What is needed
Search the material below for the string "materials" and extract each line that has it.

Available records
══════

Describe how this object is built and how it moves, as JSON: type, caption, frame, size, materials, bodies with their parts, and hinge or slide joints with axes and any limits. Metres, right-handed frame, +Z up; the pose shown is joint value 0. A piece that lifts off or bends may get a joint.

══════

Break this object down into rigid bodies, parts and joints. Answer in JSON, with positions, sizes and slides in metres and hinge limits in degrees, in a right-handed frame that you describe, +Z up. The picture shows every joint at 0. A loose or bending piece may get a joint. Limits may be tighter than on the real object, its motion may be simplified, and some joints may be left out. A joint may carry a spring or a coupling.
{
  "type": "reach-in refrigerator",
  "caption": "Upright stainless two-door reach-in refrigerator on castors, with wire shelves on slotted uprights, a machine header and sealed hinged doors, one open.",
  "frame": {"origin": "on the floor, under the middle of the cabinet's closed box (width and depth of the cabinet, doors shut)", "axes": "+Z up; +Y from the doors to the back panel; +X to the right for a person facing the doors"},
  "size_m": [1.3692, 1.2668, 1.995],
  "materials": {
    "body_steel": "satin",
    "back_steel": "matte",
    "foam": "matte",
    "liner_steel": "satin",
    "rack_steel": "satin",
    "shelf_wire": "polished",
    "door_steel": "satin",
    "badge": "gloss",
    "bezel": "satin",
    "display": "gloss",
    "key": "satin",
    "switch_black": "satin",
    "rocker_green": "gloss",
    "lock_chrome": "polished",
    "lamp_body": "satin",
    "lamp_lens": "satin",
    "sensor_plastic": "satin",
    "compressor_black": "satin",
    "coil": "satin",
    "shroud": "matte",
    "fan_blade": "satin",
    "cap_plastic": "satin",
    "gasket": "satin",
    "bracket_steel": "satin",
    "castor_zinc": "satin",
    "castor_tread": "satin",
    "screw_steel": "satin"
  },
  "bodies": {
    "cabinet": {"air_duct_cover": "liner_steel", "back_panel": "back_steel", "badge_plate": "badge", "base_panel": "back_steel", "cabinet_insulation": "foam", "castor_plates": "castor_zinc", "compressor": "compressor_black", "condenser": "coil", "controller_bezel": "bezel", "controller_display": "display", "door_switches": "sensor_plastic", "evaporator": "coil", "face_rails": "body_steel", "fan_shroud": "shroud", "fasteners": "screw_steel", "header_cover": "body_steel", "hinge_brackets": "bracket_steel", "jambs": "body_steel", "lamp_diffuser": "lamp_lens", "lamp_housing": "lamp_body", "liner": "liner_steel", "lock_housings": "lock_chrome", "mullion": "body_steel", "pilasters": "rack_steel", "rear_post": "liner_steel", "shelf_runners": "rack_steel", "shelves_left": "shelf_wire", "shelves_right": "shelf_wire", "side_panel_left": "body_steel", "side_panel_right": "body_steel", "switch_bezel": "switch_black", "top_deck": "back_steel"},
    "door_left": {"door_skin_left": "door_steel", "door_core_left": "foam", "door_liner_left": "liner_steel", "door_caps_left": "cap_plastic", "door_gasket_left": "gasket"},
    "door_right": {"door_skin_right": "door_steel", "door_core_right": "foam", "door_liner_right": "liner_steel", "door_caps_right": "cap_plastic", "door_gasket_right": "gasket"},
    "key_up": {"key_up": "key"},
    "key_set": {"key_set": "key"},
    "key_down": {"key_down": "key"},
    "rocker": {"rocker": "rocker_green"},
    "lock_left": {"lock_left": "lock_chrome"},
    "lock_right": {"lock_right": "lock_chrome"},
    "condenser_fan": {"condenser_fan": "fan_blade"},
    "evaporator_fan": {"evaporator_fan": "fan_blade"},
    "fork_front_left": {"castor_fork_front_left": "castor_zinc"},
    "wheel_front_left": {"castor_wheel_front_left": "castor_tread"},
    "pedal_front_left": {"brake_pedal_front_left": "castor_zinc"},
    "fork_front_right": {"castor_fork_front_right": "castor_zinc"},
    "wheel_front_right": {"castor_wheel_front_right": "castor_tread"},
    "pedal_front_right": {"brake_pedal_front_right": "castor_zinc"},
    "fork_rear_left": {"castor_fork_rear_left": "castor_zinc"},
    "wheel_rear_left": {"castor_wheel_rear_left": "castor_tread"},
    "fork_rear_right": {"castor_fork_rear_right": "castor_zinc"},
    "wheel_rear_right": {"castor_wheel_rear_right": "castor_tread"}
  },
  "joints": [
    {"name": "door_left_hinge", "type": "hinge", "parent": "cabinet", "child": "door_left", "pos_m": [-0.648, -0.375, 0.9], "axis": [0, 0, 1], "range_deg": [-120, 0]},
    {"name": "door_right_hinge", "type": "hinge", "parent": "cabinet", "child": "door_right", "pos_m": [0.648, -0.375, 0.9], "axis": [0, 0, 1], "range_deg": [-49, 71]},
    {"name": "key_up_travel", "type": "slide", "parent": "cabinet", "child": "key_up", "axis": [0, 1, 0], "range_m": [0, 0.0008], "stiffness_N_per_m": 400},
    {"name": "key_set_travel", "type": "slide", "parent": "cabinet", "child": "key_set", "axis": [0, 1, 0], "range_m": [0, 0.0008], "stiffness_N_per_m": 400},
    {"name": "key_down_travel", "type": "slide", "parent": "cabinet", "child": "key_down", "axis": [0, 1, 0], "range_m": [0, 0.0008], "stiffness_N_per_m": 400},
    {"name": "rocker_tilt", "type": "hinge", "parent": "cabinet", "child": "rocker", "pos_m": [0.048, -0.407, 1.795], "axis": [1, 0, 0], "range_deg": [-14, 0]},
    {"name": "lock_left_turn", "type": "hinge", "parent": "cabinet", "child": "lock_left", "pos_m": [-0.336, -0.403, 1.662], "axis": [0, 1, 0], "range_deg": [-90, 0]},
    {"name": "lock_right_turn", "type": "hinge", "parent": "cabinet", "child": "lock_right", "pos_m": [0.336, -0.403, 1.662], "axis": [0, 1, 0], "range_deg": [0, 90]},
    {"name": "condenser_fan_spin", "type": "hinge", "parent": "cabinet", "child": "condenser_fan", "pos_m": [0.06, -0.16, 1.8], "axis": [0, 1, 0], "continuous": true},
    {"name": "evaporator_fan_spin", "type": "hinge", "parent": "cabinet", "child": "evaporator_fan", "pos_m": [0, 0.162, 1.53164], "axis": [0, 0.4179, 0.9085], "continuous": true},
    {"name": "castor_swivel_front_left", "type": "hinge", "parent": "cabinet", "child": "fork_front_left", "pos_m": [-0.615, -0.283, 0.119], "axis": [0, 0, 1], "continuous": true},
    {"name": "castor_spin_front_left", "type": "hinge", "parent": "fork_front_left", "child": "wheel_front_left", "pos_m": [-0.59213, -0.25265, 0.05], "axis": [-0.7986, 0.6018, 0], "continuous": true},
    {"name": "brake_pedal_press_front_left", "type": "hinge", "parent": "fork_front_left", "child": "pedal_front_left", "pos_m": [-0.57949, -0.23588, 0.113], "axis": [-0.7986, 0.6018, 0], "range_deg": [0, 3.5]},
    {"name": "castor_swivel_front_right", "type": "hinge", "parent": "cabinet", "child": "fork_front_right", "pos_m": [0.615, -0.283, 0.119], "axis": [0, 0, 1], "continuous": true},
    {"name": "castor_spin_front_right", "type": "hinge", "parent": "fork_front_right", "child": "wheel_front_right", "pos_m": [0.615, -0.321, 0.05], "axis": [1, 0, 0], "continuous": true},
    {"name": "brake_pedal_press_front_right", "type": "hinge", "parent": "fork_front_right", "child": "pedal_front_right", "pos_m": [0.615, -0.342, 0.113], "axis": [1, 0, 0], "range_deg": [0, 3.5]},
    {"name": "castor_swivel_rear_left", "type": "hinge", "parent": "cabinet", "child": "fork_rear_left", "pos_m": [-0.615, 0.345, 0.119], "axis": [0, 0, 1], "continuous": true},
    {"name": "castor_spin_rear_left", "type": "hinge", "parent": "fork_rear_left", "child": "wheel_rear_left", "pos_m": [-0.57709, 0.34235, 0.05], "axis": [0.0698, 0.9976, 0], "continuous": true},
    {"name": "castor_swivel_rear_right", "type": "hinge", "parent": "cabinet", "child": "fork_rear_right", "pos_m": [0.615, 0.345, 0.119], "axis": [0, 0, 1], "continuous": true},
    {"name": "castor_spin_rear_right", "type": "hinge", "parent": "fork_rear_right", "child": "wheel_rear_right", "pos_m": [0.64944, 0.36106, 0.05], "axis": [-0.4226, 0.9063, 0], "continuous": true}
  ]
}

══════

Task output
Describe how this object is built and how it moves, as JSON: type, caption, frame, size, materials, bodies with their parts, and hinge or slide joints with axes and any limits. Metres, right-handed frame, +Z up; the pose shown is joint value 0. A piece that lifts off or bends may get a joint.
  "materials": {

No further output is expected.